* _Collection entries_:

________________

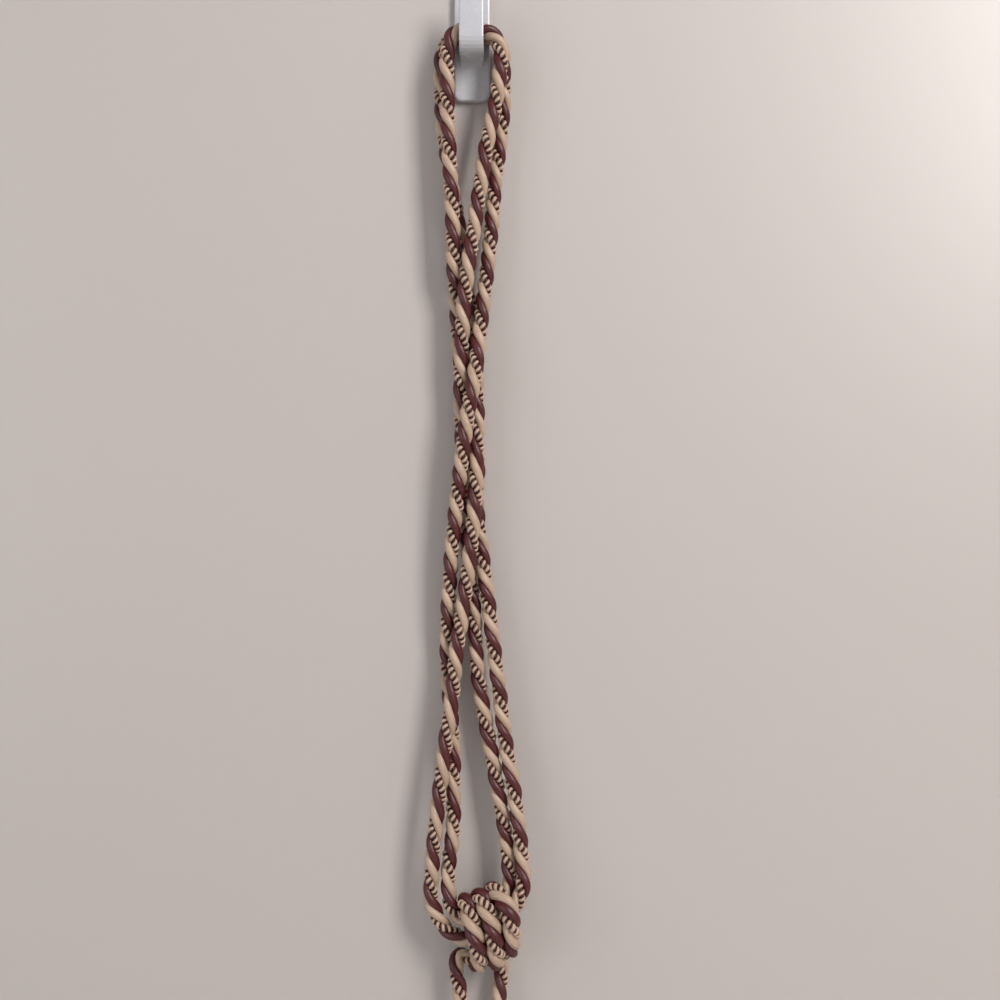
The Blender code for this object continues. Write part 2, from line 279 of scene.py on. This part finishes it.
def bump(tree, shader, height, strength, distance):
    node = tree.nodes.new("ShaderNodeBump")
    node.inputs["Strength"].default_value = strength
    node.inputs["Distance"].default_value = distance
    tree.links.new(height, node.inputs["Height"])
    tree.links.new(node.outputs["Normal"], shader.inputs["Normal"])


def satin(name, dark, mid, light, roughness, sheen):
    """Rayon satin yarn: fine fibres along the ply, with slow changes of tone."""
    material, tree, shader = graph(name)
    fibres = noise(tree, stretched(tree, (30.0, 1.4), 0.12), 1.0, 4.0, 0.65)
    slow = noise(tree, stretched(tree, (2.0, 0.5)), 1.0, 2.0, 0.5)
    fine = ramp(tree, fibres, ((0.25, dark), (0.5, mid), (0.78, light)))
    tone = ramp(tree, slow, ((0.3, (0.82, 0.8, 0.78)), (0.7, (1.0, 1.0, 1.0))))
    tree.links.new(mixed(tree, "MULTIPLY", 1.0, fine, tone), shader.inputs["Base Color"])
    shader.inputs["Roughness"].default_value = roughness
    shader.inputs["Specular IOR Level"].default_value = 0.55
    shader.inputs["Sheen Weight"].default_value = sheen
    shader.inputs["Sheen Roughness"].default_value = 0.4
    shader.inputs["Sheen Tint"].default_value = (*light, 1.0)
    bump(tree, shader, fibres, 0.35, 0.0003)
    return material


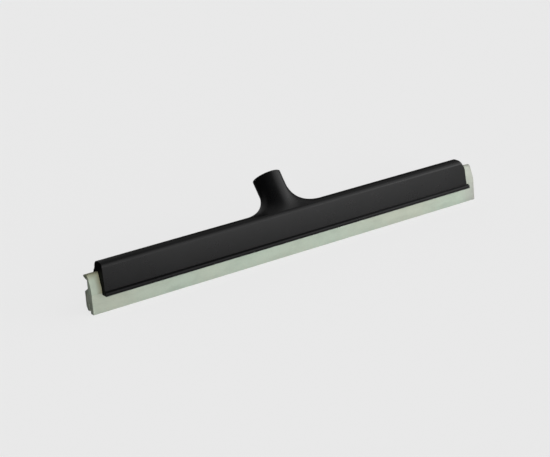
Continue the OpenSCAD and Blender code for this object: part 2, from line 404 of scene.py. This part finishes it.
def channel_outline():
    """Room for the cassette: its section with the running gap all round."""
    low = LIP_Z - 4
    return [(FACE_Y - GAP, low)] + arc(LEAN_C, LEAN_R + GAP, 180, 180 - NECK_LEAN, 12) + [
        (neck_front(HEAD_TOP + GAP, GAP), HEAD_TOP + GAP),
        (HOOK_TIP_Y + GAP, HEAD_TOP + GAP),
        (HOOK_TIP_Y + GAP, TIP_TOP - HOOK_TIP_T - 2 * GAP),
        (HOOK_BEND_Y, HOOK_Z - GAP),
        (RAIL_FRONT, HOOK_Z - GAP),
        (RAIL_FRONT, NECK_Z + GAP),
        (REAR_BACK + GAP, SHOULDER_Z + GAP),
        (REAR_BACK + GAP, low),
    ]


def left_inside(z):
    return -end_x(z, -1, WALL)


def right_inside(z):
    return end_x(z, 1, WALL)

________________

* _TASK DIRECTIONS_: Write the material out again word for word.

* _ANSWER TO THIS EXERCISE_:
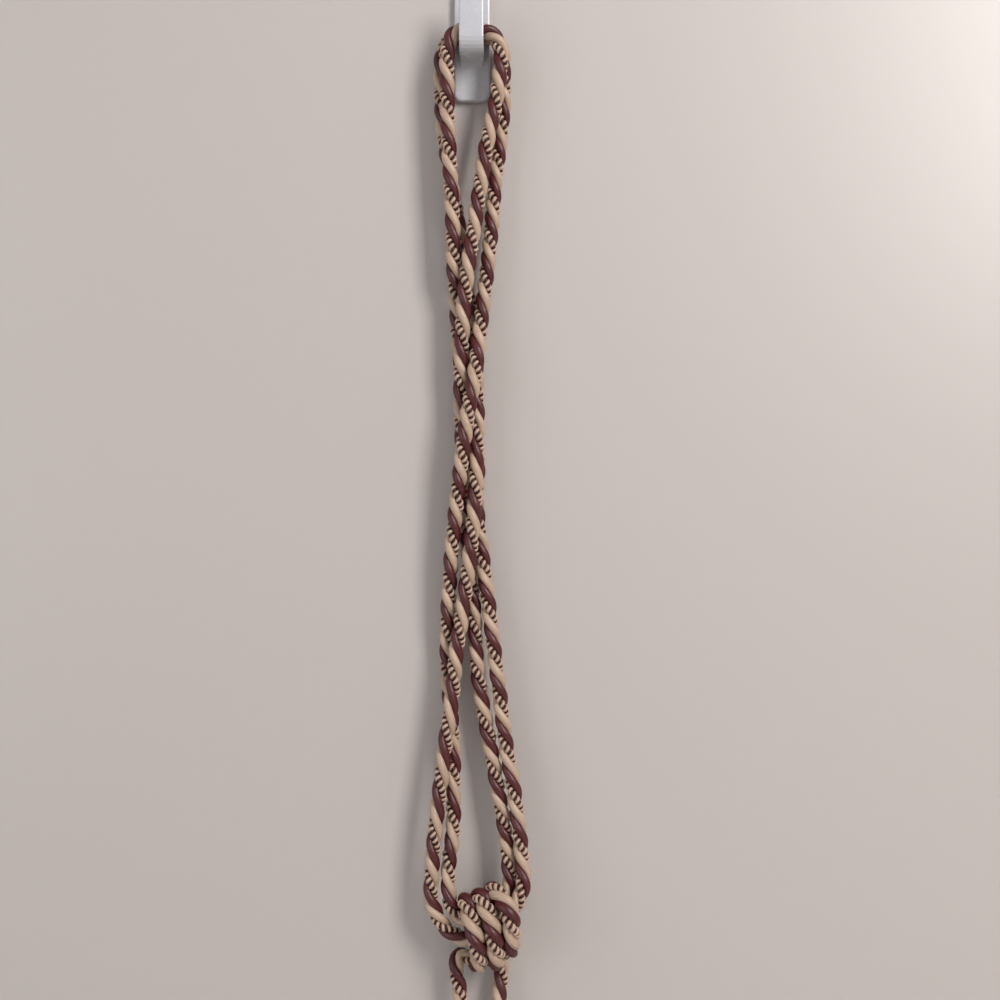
The Blender code for this object continues. Write part 2, from line 279 of scene.py on. This part finishes it.
def bump(tree, shader, height, strength, distance):
    node = tree.nodes.new("ShaderNodeBump")
    node.inputs["Strength"].default_value = strength
    node.inputs["Distance"].default_value = distance
    tree.links.new(height, node.inputs["Height"])
    tree.links.new(node.outputs["Normal"], shader.inputs["Normal"])


def satin(name, dark, mid, light, roughness, sheen):
    """Rayon satin yarn: fine fibres along the ply, with slow changes of tone."""
    material, tree, shader = graph(name)
    fibres = noise(tree, stretched(tree, (30.0, 1.4), 0.12), 1.0, 4.0, 0.65)
    slow = noise(tree, stretched(tree, (2.0, 0.5)), 1.0, 2.0, 0.5)
    fine = ramp(tree, fibres, ((0.25, dark), (0.5, mid), (0.78, light)))
    tone = ramp(tree, slow, ((0.3, (0.82, 0.8, 0.78)), (0.7, (1.0, 1.0, 1.0))))
    tree.links.new(mixed(tree, "MULTIPLY", 1.0, fine, tone), shader.inputs["Base Color"])
    shader.inputs["Roughness"].default_value = roughness
    shader.inputs["Specular IOR Level"].default_value = 0.55
    shader.inputs["Sheen Weight"].default_value = sheen
    shader.inputs["Sheen Roughness"].default_value = 0.4
    shader.inputs["Sheen Tint"].default_value = (*light, 1.0)
    bump(tree, shader, fibres, 0.35, 0.0003)
    return material


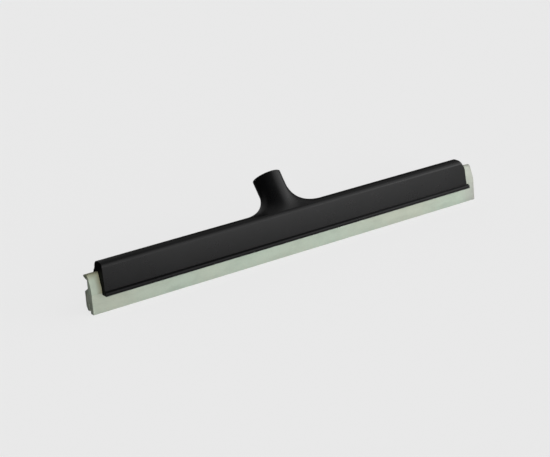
Continue the OpenSCAD and Blender code for this object: part 2, from line 404 of scene.py. This part finishes it.
def channel_outline():
    """Room for the cassette: its section with the running gap all round."""
    low = LIP_Z - 4
    return [(FACE_Y - GAP, low)] + arc(LEAN_C, LEAN_R + GAP, 180, 180 - NECK_LEAN, 12) + [
        (neck_front(HEAD_TOP + GAP, GAP), HEAD_TOP + GAP),
        (HOOK_TIP_Y + GAP, HEAD_TOP + GAP),
        (HOOK_TIP_Y + GAP, TIP_TOP - HOOK_TIP_T - 2 * GAP),
        (HOOK_BEND_Y, HOOK_Z - GAP),
        (RAIL_FRONT, HOOK_Z - GAP),
        (RAIL_FRONT, NECK_Z + GAP),
        (REAR_BACK + GAP, SHOULDER_Z + GAP),
        (REAR_BACK + GAP, low),
    ]


def left_inside(z):
    return -end_x(z, -1, WALL)


def right_inside(z):
    return end_x(z, 1, WALL)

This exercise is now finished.